Book Review: Like Oysters Observing the Sun by Brenda Sieczkowski
Whether examining the mechanisms of pop-up books, the structures of the human brain, or the intricacies of particle physics, Brenda Sieczkowski’s work is obsessed with the ghost in the machine. Like Oysters Observing the Sun is a relentless exploration of the physical world, in which Sieczkowski searches for the connection between physical matter and its intangible counterpart, human emotion.
Like Toni Morrison’s Pecola Breedlove, who dissects her blue-eyed babydoll in an attempt to discover the hidden secret of whiteness, Sieczkowski’s narrator relentlessly dissects the objects of the material world in an attempt to discover where memory and feeling reside. Yet the physical world seems to offer only the shallowest reflection of emotional reality. The book is populated by ghosts and missing presences: phantom limbs, lost teeth, dark matter, Elvis, Bloody Mary’s ghost-babies and, significantly, Melville’s Moby Dick. Also ghosting the book is the narrator’s own trauma, never directly narrated but persistently indicated through the telltale symptoms of PTSD. Like Melville’s elusive Leviathan, this trauma surfaces and subsides throughout the text. In “White / Wail,” Sieczkowski identifies the effects of past experience as they make themselves known through absence: “What is the ghost of heart’s not there,” she writes, “Fruit from a phantom limb.”

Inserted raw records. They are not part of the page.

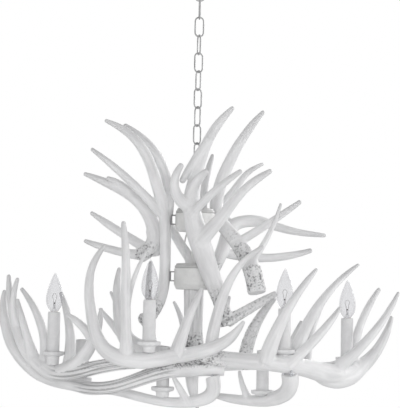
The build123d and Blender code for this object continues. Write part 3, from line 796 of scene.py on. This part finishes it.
canopy = {"radius": 60, "bore": 5.2, "depth": 28, "wall": 1.2}
outline = [
    (canopy["bore"], -canopy["depth"]), (11, -canopy["depth"]), (30, -27.6), (40, -24.6), (48, -18.6),
    (54.5, -12.6), (58.6, -8.2), (canopy["radius"], -5.2), (canopy["radius"], 0),
]
inner = [  # the sheet is thin where it lies flat
    (r - canopy["wall"] * (0.2 if r < 32 else 1), min(z + canopy["wall"], 0)) for r, z in reversed(outline[1:])
]
rim, lip = (canopy["radius"] - canopy["wall"], 0), (canopy["bore"], canopy["wall"] - canopy["depth"])
turnedPiece(
    "ceilingCanopy", [*outline, rim, *inner[1:], lip], panWhite, "canopy",
    "chain_paint", ["ceiling_canopy"], ease=1.0, sides=96, height=0,
)


chain = {
    "links": 11, "first": -73.8, "pitch": 36.6, "length": 42.5, "width": 20, "wire": 2.8, "wireSides": 14,
    "eye": 24, "play": 0.3, "twist": 38, "swell": 1.04, "nick": 0.8944, "past": 1.0816,
}


def ringOfWire(bm, x, z):
    spot = Matrix.Translation((x * mm, 0, z * mm))
    made = bmesh.ops.create_circle(bm, radius=chain["wire"] / 2 * mm, segments=chain["wireSides"], matrix=spot)
    return made["verts"], circleEdges(made["verts"])


# the ring drawn up or down by each rise, to a share of the width that it came with
def straight(bm, edges, stops):
    width = 1
    for rise, share in stops:
        verts, edges = newRing(bmesh.ops.extrude_edge_only(bm, edges=edges)["geom"])
        bmesh.ops.translate(bm, verts=verts, vec=(0, 0, rise * mm))
        middle = sum((v.co for v in verts), Vector()) / len(verts)
        bmesh.ops.scale(bm, verts=verts, vec=(share / width,) * 3, space=Matrix.Translation(-middle))
        width = share
    return verts, edges


# wire bent to an oval, with its weld in the middle of one side
def chainLink(name, z, turned, body):
    bm = bmesh.new()
    half = (chain["length"] - chain["width"]) / 2
    across = (chain["width"] - chain["wire"]) / 2
    swell, nick, past = chain["swell"], chain["nick"], chain["past"]
    weld = [(4, 1), (half - 4.5, swell), (0.5, nick), (0.5, past), (half - 4.5, past), (4, past)]
    verts, edges = ringOfWire(bm, across, -half)
    verts, edges = straight(bm, edges, weld)
    for top in (1, -1):
        bent = bmesh.ops.spin(
            bm, geom=verts + edges, cent=(0, 0, top * half * mm), axis=(0, -1, 0), dvec=(0, 0, 0),
            angle=math.pi, steps=16, use_merge=False, use_duplicate=False,
        )
        verts, edges = newRing(bent["geom_last"])
        if top == 1:
            verts, edges = straight(bm, edges, [(-half, 1), (-half, 1)])
    bmesh.ops.remove_doubles(bm, verts=bm.verts, dist=0.00012)  # wide enough to close the ends' step
    spot = Matrix.Translation((0, 0, z * mm)) @ Matrix.Rotation(math.radians(turned), 4, "Z")
    bmesh.ops.transform(bm, matrix=spot, verts=bm.verts)
    return settled(name, bm, chainShadedGrey, body, [body.replace("link", "chain_link")])


# the chain hangs with a slow twist, most at its middle links
for number in range(1, chain["links"] + 1):
    twist = chain["twist"] * math.sin(math.pi * (number + 0.6) / (chain["links"] + 5)) ** 1.6
    turned = 90 * (number % 2) + twist
    height = chain["first"] - (number - 1) * chain["pitch"]
    chainLink(f"chainLink{number:02d}", height, turned, f"link_{number:02d}")


def eyeRing(bm, z):
    verts, edges = ringOfWire(bm, (chain["eye"] - chain["wire"]) / 2, z)
    bmesh.ops.spin(
        bm, geom=verts + edges, cent=(0, 0, z * mm), axis=(0, -1, 0), dvec=(0, 0, 0),
        angle=math.tau, steps=40, use_merge=True, use_duplicate=False,
    )


# ridges of a screw thread, from low upwards
def threaded(radius, depth, low, pitch, count):
    return [(radius - depth * (i % 2), low + i * pitch) for i in range(count)]


wireAt = (chain["length"] - chain["wire"]) / 2  # from a link's middle to that of its end wire
reach = chain["wire"] * 1.5 + chain["play"]  # from there to the far edge of the ring that it hangs in
under = -canopy["depth"]
canopyEye = chain["first"] + wireAt - reach + chain["eye"] / 2
eyeTop = canopyEye + chain["eye"] / 2
collar = [
    (0, eyeTop - chain["wire"]), (5.2, eyeTop - chain["wire"]), (6.4, eyeTop - 1.0), (9, eyeTop + 0.6),
    (9, under - 1.2), (7.8, under), (0, under),
]
bm = bmesh.new()
eyeRing(bm, canopyEye)
turn(bm, collar, closed=False, height=0)
stem = [(0, under - 0.2), *threaded(5.0, 0.45, under, 0.75, 36), (0, -1)]
turn(bm, stem, closed=False, ease=0, height=0, sides=32)
settled("canopyLoop", bm, chainShadedGrey, "canopy", ["canopy_loop"])

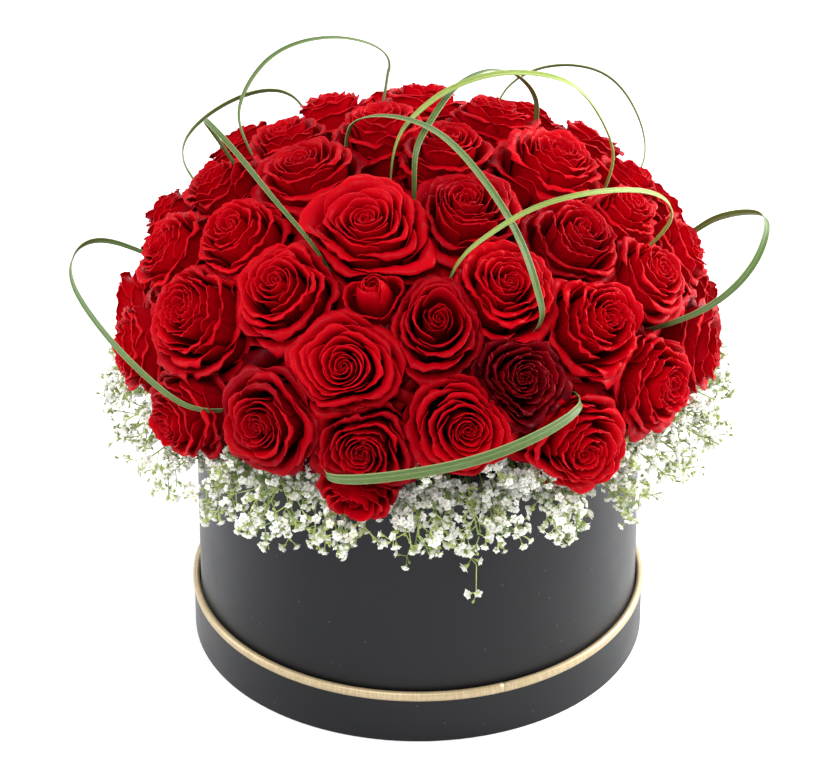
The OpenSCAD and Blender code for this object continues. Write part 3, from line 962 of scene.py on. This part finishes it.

The book’s relentless search for the meaning extends to an interrogation of language, as Sieczkowski probes etymologies and offers fragments of widely-disparate found texts. Placing physics and anatomy textbooks, pop songs and nursery rhymes, Melville’s epic and Beatrix Potter’s children’s tales on an equal footing, she offers these snippets as a kind of forensic evidence or corroboration of loss. Her own language ranges from beautifully-constructed lyric poems to experimental forms in which language is strategically splintered to create a kind of experiential map. In “Episodic Memory,” word and image radiate from the page as the narrator and her companion buy specialty umbrellas: “I get / a jellyfish, you get an octopus,” she writes, as
falls in overlapping lobes, but
you remember a lantern.
We glow, dissolving into cobbled night.
Here the “lobes” call to mind the two halves of the brain, and the poet’s own interrogation of the insular cortex, the seat of higher-order cognition. With equal skill, she readily employs scientific language and metaphor in “Sea of Trees,” where “Shreds of red cellophane lap at each aphasic trail.” Sieczkowski’s fearlessness use of scientific metaphor and vocabulary is especially refreshing in a poetic landscape that often professes ignorance of such specialized language, and she uses it to stunning effect.
Though haunted by pain, this inventive collection is always animated by a sense of textual play. The book’s unusual central section—a prose essay—is both an exploration of emotional scarring and a meditation on pop-up books. Similarly, in the series entitled “Eschatology: Wonder Girl in Monster Land,” the central charter, Yomi, befriends a wounded bear. The two spend their time watching movies together: “The remote paddles through Bear’s paws like an oil-slick fish; now the color settings on the television are immutably reversed. But Yomi doesn’t mind the inversion,” we are told, “. . . . Naked sky flipped the color of warm marmalade” (“All Through”). The poem is both hilarious and graphic as Bear “crunches [potato chips] through the dark and sucks salt from his paws and then, most nights, begins licking restlessly at the raw stump where he chewed his left leg from the trap.” Later, as Bear falls sick and begins to disappear, Yomi “Cracks open honey-flavored protein shakes” in an attempt to nurse him back to health. Similarly, the concrete poem “Thought Balloon” seems to offer the setup for a joke as “A aeronaut / scientist, and Strindberg / drift off in a varnished balloon.” Here, too, sly humor conceals the underlying threat as “Hubris and Polaris, two / monsters prick their sharp ears.” Sieczkowski’s humor is that of the survivor: tough, dark, and omnipresent.
In her use of scientific language, traditional lyric-narrative, prose essay, found image, and experimental fragmentation, Sieczkowski adeptly seizes control of all of the forms available to the contemporary poet. If her work has difficulty finding a home in the landscape of contemporary poetic discourse, it will be due to precisely this virtuosic range. Though the combination of lyricism, technical language, and prose essay might at first glance seem disjunctive, the collection has an underlying coherence that rewards careful attention. Sieczkowski entertains even as she interrogates, offering a generous array of poetic forms and textures. Like Oysters Observing the Sun is a rare hybrid from a writer whose talent and daring combine to form an original new voice.